I was thinking about how to prove that the formula is correct. Either via computer exhaustion which will take forever, or by making sure that no false assumptions regarding the nature of beads and strings have been made.

 

Well, the list of rings comes from a thought process a bit more rigorous than just listing all the ones I could think of. Basically, I went through all the options regarding how "matching color groups" are partitioned across the string, then I made every possible choice of colors for a given partition. If all the beads are the same, you can choose their color (3 options). If 3 are the same and one is different, you can choose the color of the 3 and the color of the 1 (6 options). If there are two groups of two, the colors can be alternating or in pairs, and you can choose the absent color (2x3 options). If 2 are the same and the other 2 are different, the matching beads can either be adjacent or not, and you can choose their color (2x3 options). By the pigeonhole theorem, at least one color needs to appear twice in any ring, so these are all the options and they add up to 21.

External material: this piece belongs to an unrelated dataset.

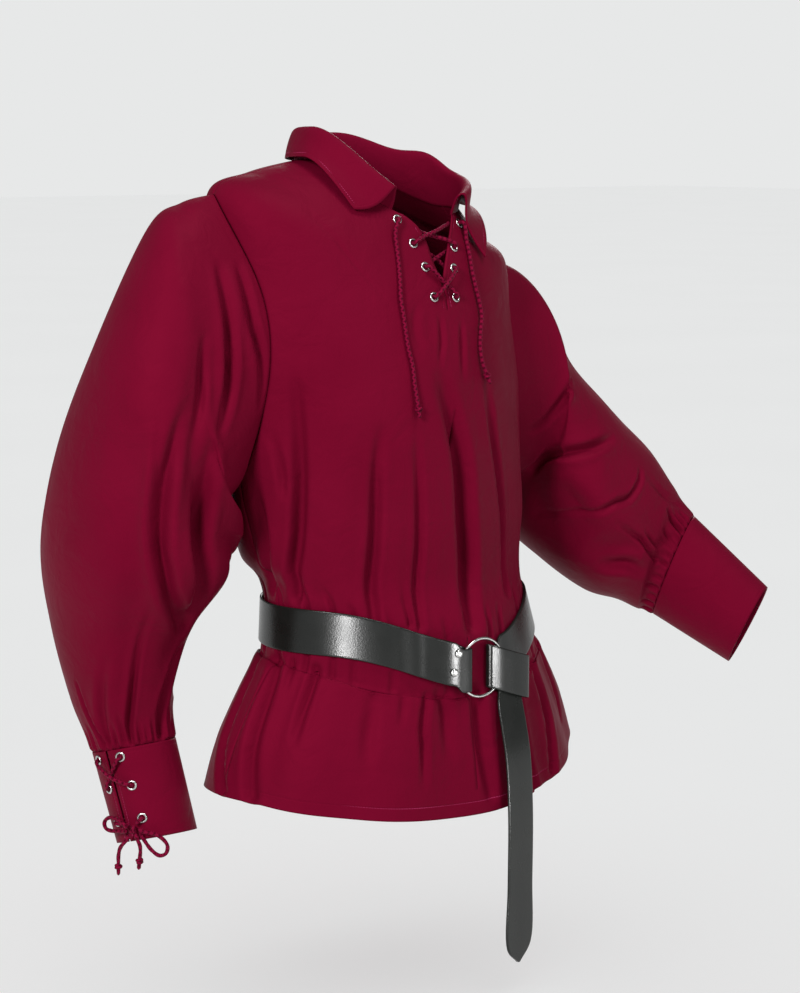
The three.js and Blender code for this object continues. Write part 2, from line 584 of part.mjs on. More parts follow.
// Point of the cuff at so many degrees from its slit.
function lacedPoint(side, turn, f, out) {
  return cuffPoint(side, CUFF_SLIT[side] + CUFF_SIGN[side] * turn, f * LACED_REACH[side], out);
}

function cuff(side) {
  const rows = steps(0.005, 1, 3);
  const open = CUFF_SLIT[side];
  const turns = steps(open + CUFF_OPENING / 2, open + 360 - CUFF_OPENING / 2, 24);
  const grid = (out) => rows.map((f) => turns.map((phi) => cuffPoint(side, phi, f, out)));
  return wall(grid(0), grid(-BAND));
}

function collar() {
  const rows = steps(0, collarRings.length - 1, 12);
  const grid = (out) => rows.map((t) => {
    const from = column(collarRings, 'endLeft', t);
    const to = 360 - column(collarRings, 'endRight', t);
    return steps(from, to, 26).map((a) => collarSurface(a, t)
      .addScaledVector(normalOf(collarSurface, a, t), out)
      .add(new THREE.Vector3(0, 0, SEAM)));
  });
  return wall(grid(0), grid(-BAND));
}

// ---------------------------------------------------------------- cuts and eyelets

const wasm = await Module();
wasm.setup();

function toManifold(geometry) {
  const bare = geometry.clone();
  bare.deleteAttribute('normal');
  bare.deleteAttribute('uv');
  const merged = mergeVertices(bare, 1e-4);
  return new wasm.Manifold(new wasm.Mesh({
    numProp: 3,
    vertProperties: new Float32Array(merged.getAttribute('position').array),
    triVerts: new Uint32Array(merged.getIndex().array),
  }));
}

function fromManifold(solid) {
  const mesh = solid.getMesh();
  const geometry = new THREE.BufferGeometry();
  geometry.setAttribute('position', new THREE.BufferAttribute(mesh.vertProperties, 3));
  geometry.setIndex(new THREE.BufferAttribute(mesh.triVerts, 1));
  return geometry;
}

function cut(geometry, tools) {
  let solid = toManifold(geometry);
  for (const tool of tools) solid = solid.subtract(toManifold(tool));
  return fromManifold(solid);
}

// Turns a geometry's +Y axis to the normal and moves it to the point.
function stand(geometry, place) {
  const turn = new THREE.Quaternion().setFromUnitVectors(new THREE.Vector3(0, 1, 0), place.normal);
  return geometry.applyQuaternion(turn).translate(place.point.x, place.point.y, place.point.z);
}

// Where each eyelet sits: a point on its cloth, and the cloth's outward direction there.
function place(at) {
  const point = at(0);
  return { point, normal: at(1).sub(point).normalize() };
}

const neckPlaces = neckEyelets.flatMap((pair, i) => [
  { name: `eyelet_neck_right_${i + 1}`, ...place((out) => bodyPoint(pair.rightAngle, pair.rightT, out)) },
  { name: `eyelet_neck_left_${i + 1}`, ...place((out) => bodyPoint(pair.leftAngle, pair.leftT, out)) },
]);

const cuffPlaces = (side) => cuffEyelets.flatMap((pair, i) => ['a', 'b'].map((column) => ({
  name: `eyelet_cuff_${side}_${column}${i + 1}`,
  ...place((out) => lacedPoint(side, pair[column], pair.f, out)),
})));

const holeTool = (spot) => stand(new THREE.CylinderGeometry(CLOTH_HOLE, CLOTH_HOLE, 10, 12), spot);

// An eyelet has a barrel through the cloth and a flange with a sloped rim on the outside.
function eyelet(spot) {
  const { hole, barrel, flange, height } = EYELET;
  const profile = [
    [hole, -BAND - 0.6],
    [barrel, -BAND - 0.6],
    [barrel, SEAM],
    [flange, SEAM],
    [flange - 0.7, height],
    [hole, height],
    [hole, -BAND - 0.6],
  ].map(([x, y]) => new THREE.Vector2(x, y));
  return stand(new THREE.LatheGeometry(profile, 10), spot);
}

// The open slit of the neck, as a prism along Y through the front panel.
function slitTool() {
  const shape = new THREE.Shape([
    ...slitOutline.map((row) => new THREE.Vector2(SLIT_X + row.left, row.z)),
    ...slitOutline.map((row) => new THREE.Vector2(SLIT_X - row.right, row.z)).reverse(),
  ]);
  const deep = 130;
  return new THREE.ExtrudeGeometry(shape, { depth: deep, bevelEnabled: false })
    .rotateX(Math.PI / 2)
    .translate(0, -30, 0);
}

// ---------------------------------------------------------------- belt

// Point of the body under the belt at a height z.
function bodyAtHeight(angle, z) {
  let low = 0;
  let high = UNDERARM;
  while (high - low > 1e-4) {
    const middle = (low + high) / 2;
    if (bodySurface(angle, middle).z < z) low = middle;
    else high = middle;
  }
  return bodySurface(angle, low);
}

const beltTop = (angle) => {
  const ahead = Math.max(Math.cos(deg(angle - BELT_LOW_ANGLE)), 0);
  return BELT_SIDE_Z - BELT_DIP * ahead ** 4.4;
};

// Point over the belt's line at an angle and a height, moved out from the shirt.
function beltPoint(angle, z, out) {
  const ahead = bodySurface(angle + 0.5, BELT_FOOT).sub(bodySurface(angle - 0.5, BELT_FOOT));
  const outward = new THREE.Vector3(ahead.y, -ahead.x, 0).normalize();
  return bodyAtHeight(angle, z).addScaledVector(outward, out);
}

// A strap through sections of rows { angle, out, top }. out gives the middle of its thickness.
// A section with its own top stands upright under it, and the others follow the belt's line.
function strap(rows) {
  const edge = (drop) => rows.map((r) => {
    if (r.top === undefined) return beltPoint(r.angle, beltTop(r.angle) - drop, r.out);
    return beltPoint(r.angle, r.top, r.out).add(new THREE.Vector3(0, 0, -drop));
  });
  const side = (drop, shift) => edge(drop).map((p, i, line) => {
    const along = line[Math.min(i + 1, line.length - 1)].clone().sub(line[Math.max(i - 1, 0)]);
    const across = new THREE.Vector3(along.y, -along.x, 0).normalize();
    return p.clone().addScaledVector(across, shift);
  });
  const half = STRAP / 2;
  return wall([side(STRAP_WIDTH, half), side(0, half)], [side(STRAP_WIDTH, -half), side(0, -half)]);
}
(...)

Proving the correctness of the formula in general is more difficult. The Wikipedia page on Burnside's lemma links to the one on cycle indices as justification for how all the rotations on a cube were found. If one took some time to really understand the concepts there, I'm sure they could be applied to rigorously find the complete group of rotations and flips on a connected, rank 2 graph, which is isomorphic to a ring of beads. The cycle indices also make it really easy to see how many invariants are associated with each group element, so they would take all the heuristic parts out of my use of Burnside's lemma.

 

That highlights the difficulties of writing a listing algorithm. It's good that invariants allow us to not rely on any heuristic parts.